The Singapore-based company, which competes with GoTo in mobility and services such as meal delivery, expects a 14% to 17% rise in sales to US$2.7 billion (RM12.8 billion) to US$2.75 billion, lagging the US$2.8 billion average projection. The disappointing forecast overshadowed plans to buy back as much as US$500 million of stock and its second straight quarterly profit — albeit on an adjusted basis.

After years of spending to gain market share and fend off competition, Grab is taking steps to become a more financially mature company. It’s focusing on the bottom line after years of swift expansion into markets from Malaysia to Thailand. Like backer Uber Technologies Inc, it’s slashed jobs and reined in spending to pivot toward profitability. Uber also announced its first buyback this month.

But the effort on the bottom line coincides with a dramatic slowdown in growth from the triple-digit pace of past years, underscoring the impact of economic uncertainty and competition. Revenue rose just 30% in the December quarter, its slowest pace of growth since at least 2022.

The challenging market has forced Grab and its rivals to consider aggressive options. Grab and GoTo have this year revived discussions about a merger of their core businesses, Bloomberg News reported, an alliance that could help stem spending to chase consumers across the region. Grab had also been linked to talks to take over the foodpanda brand in several markets, but negotiations fell through because parties couldn’t agree on deal terms.

Shares of Grab are down sharply since it went public through a US blank-check company in late 2021. Still, they’ve stabilized this year as losses narrowed, outperforming its main regional rivals.

On Thursday, it reported US$35 million in adjusted earnings before interest, taxes, depreciation and amortisation, lagging estimates for US$38.9 million. Grab also reported positive free cash flow for the December quarter, though again on an adjusted basis. The company posted its first-ever profit on that basis for the September quarter.

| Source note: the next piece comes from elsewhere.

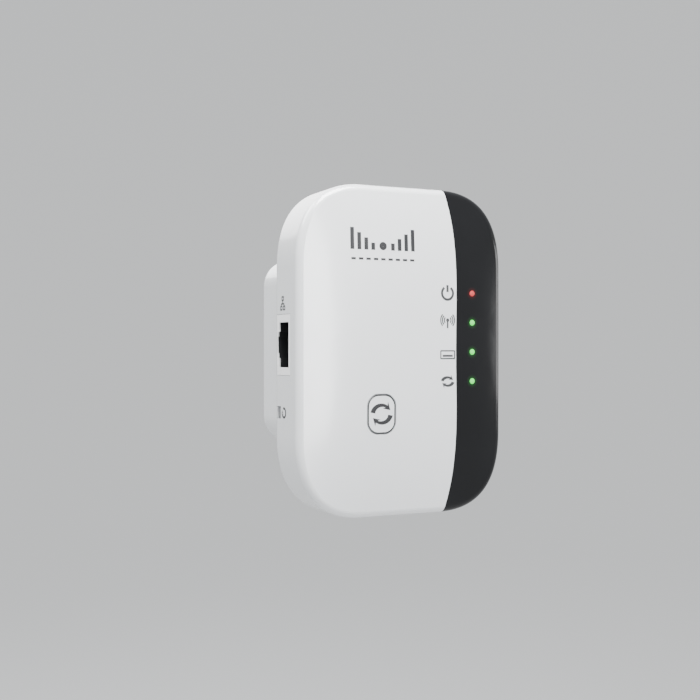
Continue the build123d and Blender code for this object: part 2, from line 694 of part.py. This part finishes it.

“Free cash flow should remain strong after it turned positive in 3Q. This is driven by sequential expansion in the deliveries and mobility segments’ bottom lines, with the former potentially contributing to most of 4Q’s incremental adjusted Ebitda amid rising contribution of GrabUnlimited subscribers, users who spent 4.2x more than non-subscribers in 3Q. In the longer term, additional boost should come from economical mobility offerings, where opportunities to push advertising are high. Financial services could be another growth catalyst as digital banks in Indonesia, Singapore and Malaysia ramp up, meaning loan and deposit metrics will be key to watch,” said Bloomberg analyst Nathan Naidu.